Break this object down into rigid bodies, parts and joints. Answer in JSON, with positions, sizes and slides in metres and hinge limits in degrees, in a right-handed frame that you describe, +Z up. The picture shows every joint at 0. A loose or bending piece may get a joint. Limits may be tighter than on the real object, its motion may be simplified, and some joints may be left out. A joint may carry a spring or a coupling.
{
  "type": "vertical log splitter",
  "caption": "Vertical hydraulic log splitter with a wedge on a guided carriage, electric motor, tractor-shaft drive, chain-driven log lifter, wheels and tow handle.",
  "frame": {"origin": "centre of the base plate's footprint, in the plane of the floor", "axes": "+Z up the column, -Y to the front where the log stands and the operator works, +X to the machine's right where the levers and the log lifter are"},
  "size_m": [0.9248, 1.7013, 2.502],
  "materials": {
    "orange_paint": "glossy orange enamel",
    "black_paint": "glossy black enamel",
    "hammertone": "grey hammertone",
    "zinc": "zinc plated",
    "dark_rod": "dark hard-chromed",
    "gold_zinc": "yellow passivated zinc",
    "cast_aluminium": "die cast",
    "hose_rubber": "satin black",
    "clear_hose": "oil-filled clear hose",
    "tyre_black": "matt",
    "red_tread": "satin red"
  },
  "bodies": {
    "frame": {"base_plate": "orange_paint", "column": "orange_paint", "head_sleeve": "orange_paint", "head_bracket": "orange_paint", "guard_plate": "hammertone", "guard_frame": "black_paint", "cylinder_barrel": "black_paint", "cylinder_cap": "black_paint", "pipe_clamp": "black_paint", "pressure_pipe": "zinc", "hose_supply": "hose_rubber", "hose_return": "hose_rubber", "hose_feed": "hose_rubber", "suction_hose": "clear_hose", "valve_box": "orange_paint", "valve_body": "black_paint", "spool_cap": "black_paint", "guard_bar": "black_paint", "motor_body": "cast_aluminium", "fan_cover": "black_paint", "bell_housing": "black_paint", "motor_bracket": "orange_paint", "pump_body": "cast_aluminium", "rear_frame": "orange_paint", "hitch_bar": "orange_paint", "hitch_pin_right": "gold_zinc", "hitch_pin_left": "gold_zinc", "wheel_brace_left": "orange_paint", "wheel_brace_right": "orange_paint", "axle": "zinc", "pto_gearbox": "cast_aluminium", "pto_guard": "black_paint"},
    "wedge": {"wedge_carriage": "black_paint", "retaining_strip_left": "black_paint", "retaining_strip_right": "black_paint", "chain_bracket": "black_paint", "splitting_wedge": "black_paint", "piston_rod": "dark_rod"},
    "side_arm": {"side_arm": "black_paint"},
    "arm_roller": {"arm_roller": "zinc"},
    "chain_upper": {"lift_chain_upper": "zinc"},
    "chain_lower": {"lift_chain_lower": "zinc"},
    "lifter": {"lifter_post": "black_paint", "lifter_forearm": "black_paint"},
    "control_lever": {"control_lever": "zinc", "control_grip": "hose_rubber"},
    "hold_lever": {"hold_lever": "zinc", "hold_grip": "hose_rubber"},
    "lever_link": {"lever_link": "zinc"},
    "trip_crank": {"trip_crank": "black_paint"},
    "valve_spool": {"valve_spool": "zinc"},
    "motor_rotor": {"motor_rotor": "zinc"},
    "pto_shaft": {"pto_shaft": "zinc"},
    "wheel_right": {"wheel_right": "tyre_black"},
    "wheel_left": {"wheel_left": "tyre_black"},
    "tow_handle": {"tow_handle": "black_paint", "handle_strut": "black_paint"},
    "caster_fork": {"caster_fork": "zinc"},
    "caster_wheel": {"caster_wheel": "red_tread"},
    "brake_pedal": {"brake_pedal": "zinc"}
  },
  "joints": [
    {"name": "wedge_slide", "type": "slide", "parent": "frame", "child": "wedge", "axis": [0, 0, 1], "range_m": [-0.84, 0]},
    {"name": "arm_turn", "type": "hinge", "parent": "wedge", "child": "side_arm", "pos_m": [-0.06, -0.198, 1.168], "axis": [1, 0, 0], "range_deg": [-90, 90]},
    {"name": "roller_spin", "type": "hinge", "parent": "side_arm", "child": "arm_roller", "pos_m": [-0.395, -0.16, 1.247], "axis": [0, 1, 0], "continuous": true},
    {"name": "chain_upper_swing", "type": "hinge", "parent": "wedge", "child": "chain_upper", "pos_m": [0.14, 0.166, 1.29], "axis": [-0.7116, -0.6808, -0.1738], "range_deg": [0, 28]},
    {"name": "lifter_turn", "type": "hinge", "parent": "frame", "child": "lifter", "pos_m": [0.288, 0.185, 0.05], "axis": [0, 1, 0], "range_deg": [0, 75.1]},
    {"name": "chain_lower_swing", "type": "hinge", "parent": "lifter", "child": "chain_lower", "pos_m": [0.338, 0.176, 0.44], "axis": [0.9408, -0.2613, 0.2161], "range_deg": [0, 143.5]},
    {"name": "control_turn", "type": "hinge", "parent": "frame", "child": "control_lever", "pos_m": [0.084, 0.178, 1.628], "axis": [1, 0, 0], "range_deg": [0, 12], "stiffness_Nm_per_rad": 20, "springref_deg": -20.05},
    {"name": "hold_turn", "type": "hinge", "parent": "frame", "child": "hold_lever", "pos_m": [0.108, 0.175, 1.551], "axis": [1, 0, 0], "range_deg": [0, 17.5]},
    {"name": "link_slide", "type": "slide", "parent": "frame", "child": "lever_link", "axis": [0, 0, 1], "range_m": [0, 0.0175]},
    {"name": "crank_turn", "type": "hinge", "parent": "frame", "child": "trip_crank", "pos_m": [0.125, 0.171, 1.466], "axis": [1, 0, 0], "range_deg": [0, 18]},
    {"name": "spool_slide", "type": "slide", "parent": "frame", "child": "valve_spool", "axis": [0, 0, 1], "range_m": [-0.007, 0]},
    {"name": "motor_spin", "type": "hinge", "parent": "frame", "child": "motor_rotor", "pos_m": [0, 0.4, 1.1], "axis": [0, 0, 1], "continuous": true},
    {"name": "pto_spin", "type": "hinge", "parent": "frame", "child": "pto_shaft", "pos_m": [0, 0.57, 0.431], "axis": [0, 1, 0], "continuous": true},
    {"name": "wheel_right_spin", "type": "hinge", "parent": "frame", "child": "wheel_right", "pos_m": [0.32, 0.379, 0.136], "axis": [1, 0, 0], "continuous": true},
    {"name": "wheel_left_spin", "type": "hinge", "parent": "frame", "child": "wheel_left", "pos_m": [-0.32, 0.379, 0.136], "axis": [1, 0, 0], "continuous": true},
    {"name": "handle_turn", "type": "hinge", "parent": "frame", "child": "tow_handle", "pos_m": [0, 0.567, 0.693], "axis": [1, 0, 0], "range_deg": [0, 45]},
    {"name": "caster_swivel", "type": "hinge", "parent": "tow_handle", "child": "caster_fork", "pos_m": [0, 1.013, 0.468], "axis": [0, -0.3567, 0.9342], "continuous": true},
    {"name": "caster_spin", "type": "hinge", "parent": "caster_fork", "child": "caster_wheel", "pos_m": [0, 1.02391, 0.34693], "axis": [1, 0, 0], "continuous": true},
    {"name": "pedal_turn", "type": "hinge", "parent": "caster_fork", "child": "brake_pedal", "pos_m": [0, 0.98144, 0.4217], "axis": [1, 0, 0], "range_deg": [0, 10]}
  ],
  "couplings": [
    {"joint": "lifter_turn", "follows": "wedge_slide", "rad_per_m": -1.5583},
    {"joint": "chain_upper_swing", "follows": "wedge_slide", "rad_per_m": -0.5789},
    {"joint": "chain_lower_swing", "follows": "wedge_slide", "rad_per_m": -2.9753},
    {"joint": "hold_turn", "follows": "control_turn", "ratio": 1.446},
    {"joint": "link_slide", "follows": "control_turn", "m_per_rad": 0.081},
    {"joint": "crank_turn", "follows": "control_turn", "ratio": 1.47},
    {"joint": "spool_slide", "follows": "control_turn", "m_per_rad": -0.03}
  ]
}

**Instructions for the task:**
Type the material above out again, exactly.

**Written solution:**
Break this object down into rigid bodies, parts and joints. Answer in JSON, with positions, sizes and slides in metres and hinge limits in degrees, in a right-handed frame that you describe, +Z up. The picture shows every joint at 0. A loose or bending piece may get a joint. Limits may be tighter than on the real object, its motion may be simplified, and some joints may be left out. A joint may carry a spring or a coupling.
{
  "type": "vertical log splitter",
  "caption": "Vertical hydraulic log splitter with a wedge on a guided carriage, electric motor, tractor-shaft drive, chain-driven log lifter, wheels and tow handle.",
  "frame": {"origin": "centre of the base plate's footprint, in the plane of the floor", "axes": "+Z up the column, -Y to the front where the log stands and the operator works, +X to the machine's right where the levers and the log lifter are"},
  "size_m": [0.9248, 1.7013, 2.502],
  "materials": {
    "orange_paint": "glossy orange enamel",
    "black_paint": "glossy black enamel",
    "hammertone": "grey hammertone",
    "zinc": "zinc plated",
    "dark_rod": "dark hard-chromed",
    "gold_zinc": "yellow passivated zinc",
    "cast_aluminium": "die cast",
    "hose_rubber": "satin black",
    "clear_hose": "oil-filled clear hose",
    "tyre_black": "matt",
    "red_tread": "satin red"
  },
  "bodies": {
    "frame": {"base_plate": "orange_paint", "column": "orange_paint", "head_sleeve": "orange_paint", "head_bracket": "orange_paint", "guard_plate": "hammertone", "guard_frame": "black_paint", "cylinder_barrel": "black_paint", "cylinder_cap": "black_paint", "pipe_clamp": "black_paint", "pressure_pipe": "zinc", "hose_supply": "hose_rubber", "hose_return": "hose_rubber", "hose_feed": "hose_rubber", "suction_hose": "clear_hose", "valve_box": "orange_paint", "valve_body": "black_paint", "spool_cap": "black_paint", "guard_bar": "black_paint", "motor_body": "cast_aluminium", "fan_cover": "black_paint", "bell_housing": "black_paint", "motor_bracket": "orange_paint", "pump_body": "cast_aluminium", "rear_frame": "orange_paint", "hitch_bar": "orange_paint", "hitch_pin_right": "gold_zinc", "hitch_pin_left": "gold_zinc", "wheel_brace_left": "orange_paint", "wheel_brace_right": "orange_paint", "axle": "zinc", "pto_gearbox": "cast_aluminium", "pto_guard": "black_paint"},
    "wedge": {"wedge_carriage": "black_paint", "retaining_strip_left": "black_paint", "retaining_strip_right": "black_paint", "chain_bracket": "black_paint", "splitting_wedge": "black_paint", "piston_rod": "dark_rod"},
    "side_arm": {"side_arm": "black_paint"},
    "arm_roller": {"arm_roller": "zinc"},
    "chain_upper": {"lift_chain_upper": "zinc"},
    "chain_lower": {"lift_chain_lower": "zinc"},
    "lifter": {"lifter_post": "black_paint", "lifter_forearm": "black_paint"},
    "control_lever": {"control_lever": "zinc", "control_grip": "hose_rubber"},
    "hold_lever": {"hold_lever": "zinc", "hold_grip": "hose_rubber"},
    "lever_link": {"lever_link": "zinc"},
    "trip_crank": {"trip_crank": "black_paint"},
    "valve_spool": {"valve_spool": "zinc"},
    "motor_rotor": {"motor_rotor": "zinc"},
    "pto_shaft": {"pto_shaft": "zinc"},
    "wheel_right": {"wheel_right": "tyre_black"},
    "wheel_left": {"wheel_left": "tyre_black"},
    "tow_handle": {"tow_handle": "black_paint", "handle_strut": "black_paint"},
    "caster_fork": {"caster_fork": "zinc"},
    "caster_wheel": {"caster_wheel": "red_tread"},
    "brake_pedal": {"brake_pedal": "zinc"}
  },
  "joints": [
    {"name": "wedge_slide", "type": "slide", "parent": "frame", "child": "wedge", "axis": [0, 0, 1], "range_m": [-0.84, 0]},
    {"name": "arm_turn", "type": "hinge", "parent": "wedge", "child": "side_arm", "pos_m": [-0.06, -0.198, 1.168], "axis": [1, 0, 0], "range_deg": [-90, 90]},
    {"name": "roller_spin", "type": "hinge", "parent": "side_arm", "child": "arm_roller", "pos_m": [-0.395, -0.16, 1.247], "axis": [0, 1, 0], "continuous": true},
    {"name": "chain_upper_swing", "type": "hinge", "parent": "wedge", "child": "chain_upper", "pos_m": [0.14, 0.166, 1.29], "axis": [-0.7116, -0.6808, -0.1738], "range_deg": [0, 28]},
    {"name": "lifter_turn", "type": "hinge", "parent": "frame", "child": "lifter", "pos_m": [0.288, 0.185, 0.05], "axis": [0, 1, 0], "range_deg": [0, 75.1]},
    {"name": "chain_lower_swing", "type": "hinge", "parent": "lifter", "child": "chain_lower", "pos_m": [0.338, 0.176, 0.44], "axis": [0.9408, -0.2613, 0.2161], "range_deg": [0, 143.5]},
    {"name": "control_turn", "type": "hinge", "parent": "frame", "child": "control_lever", "pos_m": [0.084, 0.178, 1.628], "axis": [1, 0, 0], "range_deg": [0, 12], "stiffness_Nm_per_rad": 20, "springref_deg": -20.05},
    {"name": "hold_turn", "type": "hinge", "parent": "frame", "child": "hold_lever", "pos_m": [0.108, 0.175, 1.551], "axis": [1, 0, 0], "range_deg": [0, 17.5]},
    {"name": "link_slide", "type": "slide", "parent": "frame", "child": "lever_link", "axis": [0, 0, 1], "range_m": [0, 0.0175]},
    {"name": "crank_turn", "type": "hinge", "parent": "frame", "child": "trip_crank", "pos_m": [0.125, 0.171, 1.466], "axis": [1, 0, 0], "range_deg": [0, 18]},
    {"name": "spool_slide", "type": "slide", "parent": "frame", "child": "valve_spool", "axis": [0, 0, 1], "range_m": [-0.007, 0]},
    {"name": "motor_spin", "type": "hinge", "parent": "frame", "child": "motor_rotor", "pos_m": [0, 0.4, 1.1], "axis": [0, 0, 1], "continuous": true},
    {"name": "pto_spin", "type": "hinge", "parent": "frame", "child": "pto_shaft", "pos_m": [0, 0.57, 0.431], "axis": [0, 1, 0], "continuous": true},
    {"name": "wheel_right_spin", "type": "hinge", "parent": "frame", "child": "wheel_right", "pos_m": [0.32, 0.379, 0.136], "axis": [1, 0, 0], "continuous": true},
    {"name": "wheel_left_spin", "type": "hinge", "parent": "frame", "child": "wheel_left", "pos_m": [-0.32, 0.379, 0.136], "axis": [1, 0, 0], "continuous": true},
    {"name": "handle_turn", "type": "hinge", "parent": "frame", "child": "tow_handle", "pos_m": [0, 0.567, 0.693], "axis": [1, 0, 0], "range_deg": [0, 45]},
    {"name": "caster_swivel", "type": "hinge", "parent": "tow_handle", "child": "caster_fork", "pos_m": [0, 1.013, 0.468], "axis": [0, -0.3567, 0.9342], "continuous": true},
    {"name": "caster_spin", "type": "hinge", "parent": "caster_fork", "child": "caster_wheel", "pos_m": [0, 1.02391, 0.34693], "axis": [1, 0, 0], "continuous": true},
    {"name": "pedal_turn", "type": "hinge", "parent": "caster_fork", "child": "brake_pedal", "pos_m": [0, 0.98144, 0.4217], "axis": [1, 0, 0], "range_deg": [0, 10]}
  ],
  "couplings": [
    {"joint": "lifter_turn", "follows": "wedge_slide", "rad_per_m": -1.5583},
    {"joint": "chain_upper_swing", "follows": "wedge_slide", "rad_per_m": -0.5789},
    {"joint": "chain_lower_swing", "follows": "wedge_slide", "rad_per_m": -2.9753},
    {"joint": "hold_turn", "follows": "control_turn", "ratio": 1.446},
    {"joint": "link_slide", "follows": "control_turn", "m_per_rad": 0.081},
    {"joint": "crank_turn", "follows": "control_turn", "ratio": 1.47},
    {"joint": "spool_slide", "follows": "control_turn", "m_per_rad": -0.03}
  ]
}